Disaster preparedness is something every small business owner should be incorporating into their planning and new data is showing us just how important it can be to saving the future of a life's work. In a recent Federal Reserve Banks survey, this report examined the business conditions, insurance coverage, and credit environment of small businesses located in FEMA-designated disaster zip codes. Of the affected firms, the survey revealed that only 4 percent did not have any revenue losses, 61 percent had revenue losses ranging from $1-$25,000, and 35 percent suffered in losses more than $25,000.
The reality is that most small business owners can't recover from those type of loses. In fact, as many as 40 percent of small businesses will never reopen their doors following major natural disasters such as these.
A BizBuySell poll just last year revealed that while one in five business owners believe climate change poses a threat to their business, a whopping 77 percent of shopkeepers do not have a natural disaster plan in place. For small businesses situated along the coast and in designated disaster areas, the recovery from events like hurricanes and flash floods can take years -- assuming they can even recover at all. As seen with last year's hurricanes Harvey and Irma, it's crucial for companies to consider environmental emergency plans as part of their long-term business strategy.
How small business owners can mitigate damage from the unexpected natural disaster
Almost every state is subject to some kind of natural disaster throughout the year, with some regions more susceptible than others. Small businesses in California, for example, are likely to experience wildfires and earthquakes while businesses in Florida should expect to deal with hurricanes and tropical storms. Similarly, businesses situated in the Midwest are privy to tornadoes and flash floods while companies in the Northeast battle blizzards every winter. But even without physical damage, the loss of power and lack of customer spending can leave small businesses hurting for cash for several months at a time.
Mother Nature waits for no one, and small business owners can't afford to be caught off guard when the next natural disaster lands in their city. Proper disaster planning can go a long way in providing shopkeepers peace of mind and reassurance that, in a worst-case scenario, their business is ready and able to withstand the elements. With the unique location-based challenges in mind, small business owners can take several steps to mitigate damage and reopen for business much sooner:
Transfer business documents to the cloud: Whether your business is threatened by a hurricane or a fire, the loss of paper documents and physical records can be devastating. To prevent the loss of documents like invoices, payroll and other financial paperwork, small business owners should try moving their paper records to the cloud. Digitizing important documents ensures shopkeepers can access their records from anywhere, making it easy for employees to continue working on projects wherever there is Internet access.

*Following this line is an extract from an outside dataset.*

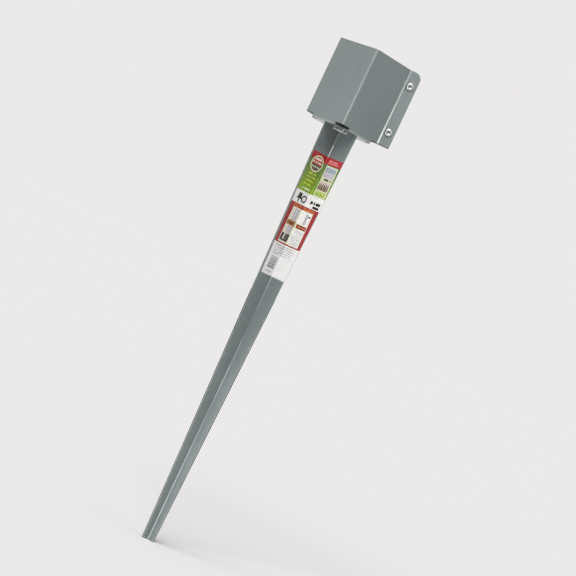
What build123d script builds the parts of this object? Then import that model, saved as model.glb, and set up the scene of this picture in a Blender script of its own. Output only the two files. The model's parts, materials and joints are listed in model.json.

Get appropriate coverage for regional disasters: Depending on location, insurance rates for small businesses can fluctuate and cover a variety damages. Businesses in tropical areas like Florida will need insurance to cover hurricane and flood damage, while companies in drier regions need to protect themselves against wildfires. The SBA offers two different loans to help disaster victims; one assists with physical damage incurred while the other covers any economic injury. Before owners seek out insurance quotes and coverage plans, they'll need to evaluate what type of disaster they're protecting against and to reduce extraneous costs.
Put aside enough funds to cover several weeks of expenses: One of the first things affected by a natural disaster is the spending power of the consumer. With jobs on hold and damages to repair, customers will be prioritizing items like food and water over luxury goods. Well before disaster strikes, small business owners should be saving enough funds to cover at least two weeks of operating expenses, payroll and inventory management. Taken from BizBuySell's poll, 40 percent of owners who have both insurance and savings responded as confident, that their business could survive a natural disaster if they were forced to close for more than one month.
Small business owners need to prepare for anything that could harm their business and shopkeepers who assume they are impervious to any natural disaster puts their entire business at financial risk. From short-term disruptions to long-term damages, business owners need disaster plans in place to minimize the impact of any disaster on their livelihood.